• _WHAT IS REQUIRED_
Quote exactly the lines spanning from the top of the data below to the line that contains "self.output = self.tree.nodes.new(output_kind)", including both.

• • • • •

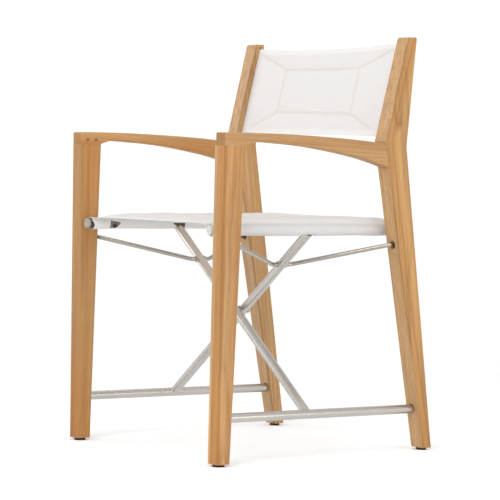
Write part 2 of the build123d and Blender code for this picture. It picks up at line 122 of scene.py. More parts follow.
class Graph:
    """The node tree of a material or a world; most methods add a node and return its Signal."""

    def __init__(self, owner, output_kind):
        owner.use_nodes = True
        self.owner = owner
        self.tree = owner.node_tree
        self.tree.nodes.clear()
        self.output = self.tree.nodes.new(output_kind)

    def put(self, socket, value):
        if isinstance(value, Signal):
            self.tree.links.new(value.socket, socket)
        elif value is not None:
            socket.default_value = value

    def node(self, kind, inputs=None, output=0, **settings):
        node = self.tree.nodes.new("ShaderNode" + kind)
        for key, value in settings.items():
            setattr(node, key, value)
        for key, value in (inputs or {}).items():
            self.put(node.inputs[key], value)
        return Signal(self, node.outputs[output])

    def math(self, operation, a, b=None, c=None, clamp=False):
        return self.node("Math", {0: a, 1: b, 2: c}, operation=operation, use_clamp=clamp)

    def vector(self, operation, a, b=None, output=0):
        return self.node("VectorMath", {0: a, 1: b}, output, operation=operation)

    def separate(self, value, kind="SeparateXYZ"):
        first = self.node(kind, {0: value})
        return [first.sibling(i) for i in range(3)]

    def noise(self, vector, scale, detail=2.0, roughness=0.5):
        """scale is in cycles per metre; a triple gives one for each axis."""
        if isinstance(scale, tuple):
            vector = self.vector("MULTIPLY", vector, scale)
            scale = 1.0
        return self.node("TexNoise", {"Vector": vector, "Scale": scale, "Detail": detail,
                                      "Roughness": roughness})

    def remap(self, value, span, to=(0.0, 1.0), smooth=False):
        """Map span onto to, clamped."""
        return self.node("MapRange", dict(enumerate((value, *span, *to))), clamp=True,
                         interpolation_type="SMOOTHSTEP" if smooth else "LINEAR")

    def ramp(self, value, stops):
        """stops: (position, grey level or RGBA)."""
        signal = self.node("ValToRGB", {0: value})
        elements = signal.socket.node.color_ramp.elements
        while len(elements) < len(stops):
            elements.new(0.5)
        for element, (position, c) in zip(elements, stops):
            element.position = position
            element.color = c if isinstance(c, tuple) else (c, c, c, 1)
        return signal

    def mix(self, a, b, amount, mode="MIX"):
        """Colour a, with the given amount of b over it."""
        return self.node("Mix", {0: amount, 6: a, 7: b}, output=2, data_type="RGBA",
                         blend_type=mode)

    def shade(self, base, value, stops):
        """Multiply base by a grey ramp over value."""
        return self.mix(base, self.ramp(value, stops), amount=1.0, mode="MULTIPLY")

    def coords(self, kind="Object"):
        return self.node("TexCoord", output=kind)

    def bump(self, height, strength, distance):
        return self.node("Bump", {"Height": height, "Strength": strength, "Distance": distance})

    def principled(self, **inputs):
        return self.node("BsdfPrincipled",
                         {key.replace("_", " "): value for key, value in inputs.items()})

    def mix_shaders(self, first, second, amount):
        return self.node("MixShader", {0: amount, 1: first, 2: second})

    def surface(self, shader):
        self.put(self.output.inputs["Surface"], shader)
        return self.owner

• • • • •

• _SOLUTION TO THIS TASK_
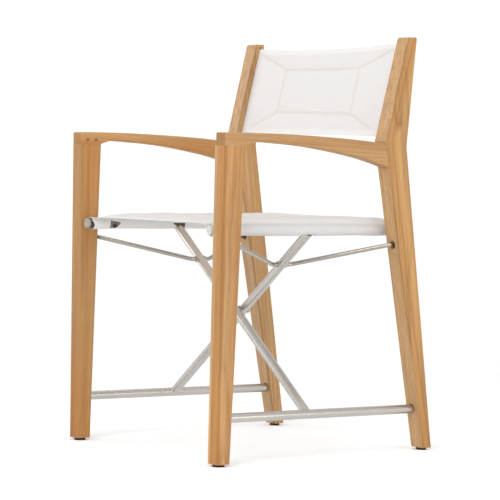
Write part 2 of the build123d and Blender code for this picture. It picks up at line 122 of scene.py. More parts follow.
class Graph:
    """The node tree of a material or a world; most methods add a node and return its Signal."""

    def __init__(self, owner, output_kind):
        owner.use_nodes = True
        self.owner = owner
        self.tree = owner.node_tree
        self.tree.nodes.clear()
        self.output = self.tree.nodes.new(output_kind)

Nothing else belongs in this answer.